Knowing your child's style helps you read what they are doing at daycare. A watcher who reports "I just looked today" is probably learning a great deal. A doer who comes home covered in paint has learned by other means. Both are working.
When Peer Learning Goes Sideways
Peer learning is not automatically good. Bullying, exclusion, and chronic rejection cause real harm, and a quality program watches for them actively. If your child is consistently coming home with stories of being left out, ask the caregivers what they are seeing and what they are doing about it.
Children who struggle to make peer connections benefit from adult coaching — joining-in scripts, paired activities, sometimes a designated buddy. Most can be supported into the group with skilled help. A program that just hopes it works out is not enough.
Diversity in the room — across age, background, language, ability — is part of what makes peer learning rich.
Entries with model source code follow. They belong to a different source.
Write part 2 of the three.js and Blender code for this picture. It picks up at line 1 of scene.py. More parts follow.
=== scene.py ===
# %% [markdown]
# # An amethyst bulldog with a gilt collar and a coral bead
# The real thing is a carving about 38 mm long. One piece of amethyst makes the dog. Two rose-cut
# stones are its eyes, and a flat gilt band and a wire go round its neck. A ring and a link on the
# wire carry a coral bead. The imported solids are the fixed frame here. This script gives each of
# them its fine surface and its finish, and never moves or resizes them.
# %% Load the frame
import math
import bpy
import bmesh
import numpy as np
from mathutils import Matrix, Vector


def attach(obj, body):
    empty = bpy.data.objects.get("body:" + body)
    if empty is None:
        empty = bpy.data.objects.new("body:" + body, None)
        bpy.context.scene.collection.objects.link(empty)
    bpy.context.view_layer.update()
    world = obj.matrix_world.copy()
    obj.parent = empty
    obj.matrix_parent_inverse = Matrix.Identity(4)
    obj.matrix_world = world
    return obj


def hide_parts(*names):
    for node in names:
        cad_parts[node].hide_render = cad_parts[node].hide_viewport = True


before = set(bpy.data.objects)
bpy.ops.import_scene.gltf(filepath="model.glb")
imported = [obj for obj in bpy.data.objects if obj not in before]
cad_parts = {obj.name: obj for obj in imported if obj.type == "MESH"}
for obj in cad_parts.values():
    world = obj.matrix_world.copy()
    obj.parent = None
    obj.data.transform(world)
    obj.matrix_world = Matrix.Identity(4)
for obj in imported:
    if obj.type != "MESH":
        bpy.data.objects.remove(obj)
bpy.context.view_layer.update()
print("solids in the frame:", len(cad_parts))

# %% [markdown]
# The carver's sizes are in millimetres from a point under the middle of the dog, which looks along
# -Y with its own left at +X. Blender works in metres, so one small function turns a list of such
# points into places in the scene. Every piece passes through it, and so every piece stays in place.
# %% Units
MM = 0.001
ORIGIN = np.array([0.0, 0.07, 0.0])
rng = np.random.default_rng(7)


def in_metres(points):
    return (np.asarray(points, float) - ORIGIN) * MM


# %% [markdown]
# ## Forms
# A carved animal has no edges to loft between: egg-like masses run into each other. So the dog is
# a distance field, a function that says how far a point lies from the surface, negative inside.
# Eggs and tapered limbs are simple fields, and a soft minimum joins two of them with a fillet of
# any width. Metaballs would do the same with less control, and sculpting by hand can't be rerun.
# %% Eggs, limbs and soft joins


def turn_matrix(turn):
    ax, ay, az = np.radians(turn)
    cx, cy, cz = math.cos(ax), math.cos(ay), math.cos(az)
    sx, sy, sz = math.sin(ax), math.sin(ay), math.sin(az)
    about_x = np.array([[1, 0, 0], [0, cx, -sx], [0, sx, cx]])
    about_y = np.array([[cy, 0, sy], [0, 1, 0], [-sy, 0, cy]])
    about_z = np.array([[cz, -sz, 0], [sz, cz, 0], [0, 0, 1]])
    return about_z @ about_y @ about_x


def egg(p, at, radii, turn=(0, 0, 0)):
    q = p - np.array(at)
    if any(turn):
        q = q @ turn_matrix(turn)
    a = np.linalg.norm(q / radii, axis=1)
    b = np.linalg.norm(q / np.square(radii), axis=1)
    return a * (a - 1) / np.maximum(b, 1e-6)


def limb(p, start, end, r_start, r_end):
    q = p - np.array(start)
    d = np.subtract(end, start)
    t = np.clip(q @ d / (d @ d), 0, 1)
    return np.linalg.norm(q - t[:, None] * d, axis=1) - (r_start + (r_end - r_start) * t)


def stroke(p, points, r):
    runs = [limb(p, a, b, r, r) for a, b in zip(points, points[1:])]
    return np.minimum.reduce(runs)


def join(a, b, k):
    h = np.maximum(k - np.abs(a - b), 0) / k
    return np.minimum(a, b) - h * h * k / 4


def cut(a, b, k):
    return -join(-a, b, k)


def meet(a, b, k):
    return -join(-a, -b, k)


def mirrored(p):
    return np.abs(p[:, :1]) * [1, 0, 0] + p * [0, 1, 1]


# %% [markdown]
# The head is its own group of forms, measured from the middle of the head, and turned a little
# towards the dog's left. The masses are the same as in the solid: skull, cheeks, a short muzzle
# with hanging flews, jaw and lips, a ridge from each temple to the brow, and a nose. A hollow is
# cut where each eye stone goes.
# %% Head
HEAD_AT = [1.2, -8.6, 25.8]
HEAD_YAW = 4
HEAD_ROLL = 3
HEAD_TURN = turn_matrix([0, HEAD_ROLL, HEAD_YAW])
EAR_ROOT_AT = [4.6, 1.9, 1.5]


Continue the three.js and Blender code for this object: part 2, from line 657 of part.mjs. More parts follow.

Programs that intentionally mix children, rather than rigidly age-stratify, tend to produce stronger social and language outcomes.
The Long View
The years between 1 and 5 are when most children build their fundamental template for how to be with other people. Peer learning during this window is not a nice extra — it is one of the strongest reasons that quality group care, in moderate doses, supports development. Watching, copying, fighting, making up, building, pretending, and figuring it out together is how children become competent humans.
Key Takeaways
Children learn from peers in ways that adults cannot replicate. They imitate skills, copy language, build complex pretend play, learn perspective-taking through real disagreement, and develop independence because peers don't rescue them the way parents do. Peer learning peaks between roughly 18 months and 5 years and is one of the strongest reasons quality group care benefits development.